• [What the task asks] Transcribe the data that follows precisely, omitting nothing.

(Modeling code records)

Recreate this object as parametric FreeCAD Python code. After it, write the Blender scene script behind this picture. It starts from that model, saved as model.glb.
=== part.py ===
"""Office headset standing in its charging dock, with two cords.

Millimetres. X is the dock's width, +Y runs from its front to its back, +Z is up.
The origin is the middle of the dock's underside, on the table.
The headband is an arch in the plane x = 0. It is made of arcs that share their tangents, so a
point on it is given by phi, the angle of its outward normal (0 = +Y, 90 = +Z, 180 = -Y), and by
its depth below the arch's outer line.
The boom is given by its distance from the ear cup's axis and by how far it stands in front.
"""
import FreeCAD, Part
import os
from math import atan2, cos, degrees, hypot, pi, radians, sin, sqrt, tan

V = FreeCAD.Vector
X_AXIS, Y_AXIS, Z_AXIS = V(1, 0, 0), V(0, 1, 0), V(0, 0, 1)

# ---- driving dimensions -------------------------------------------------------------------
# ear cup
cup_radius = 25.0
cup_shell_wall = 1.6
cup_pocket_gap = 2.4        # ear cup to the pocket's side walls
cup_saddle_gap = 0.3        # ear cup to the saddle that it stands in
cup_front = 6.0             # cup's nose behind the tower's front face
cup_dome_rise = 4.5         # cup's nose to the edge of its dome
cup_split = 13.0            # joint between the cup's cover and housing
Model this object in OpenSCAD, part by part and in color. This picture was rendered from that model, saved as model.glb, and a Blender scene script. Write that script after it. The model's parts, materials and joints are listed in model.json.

• [Correct result]
Recreate this object as parametric FreeCAD Python code. After it, write the Blender scene script behind this picture. It starts from that model, saved as model.glb.
=== part.py ===
"""Office headset standing in its charging dock, with two cords.

Millimetres. X is the dock's width, +Y runs from its front to its back, +Z is up.
The origin is the middle of the dock's underside, on the table.
The headband is an arch in the plane x = 0. It is made of arcs that share their tangents, so a
point on it is given by phi, the angle of its outward normal (0 = +Y, 90 = +Z, 180 = -Y), and by
its depth below the arch's outer line.
The boom is given by its distance from the ear cup's axis and by how far it stands in front.
"""
import FreeCAD, Part
import os
from math import atan2, cos, degrees, hypot, pi, radians, sin, sqrt, tan

V = FreeCAD.Vector
X_AXIS, Y_AXIS, Z_AXIS = V(1, 0, 0), V(0, 1, 0), V(0, 0, 1)

# ---- driving dimensions -------------------------------------------------------------------
# ear cup
cup_radius = 25.0
cup_shell_wall = 1.6
cup_pocket_gap = 2.4        # ear cup to the pocket's side walls
cup_saddle_gap = 0.3        # ear cup to the saddle that it stands in
cup_front = 6.0             # cup's nose behind the tower's front face
cup_dome_rise = 4.5         # cup's nose to the edge of its dome
cup_split = 13.0            # joint between the cup's cover and housing
Model this object in OpenSCAD, part by part and in color. This picture was rendered from that model, saved as model.glb, and a Blender scene script. Write that script after it. The model's parts, materials and joints are listed in model.json.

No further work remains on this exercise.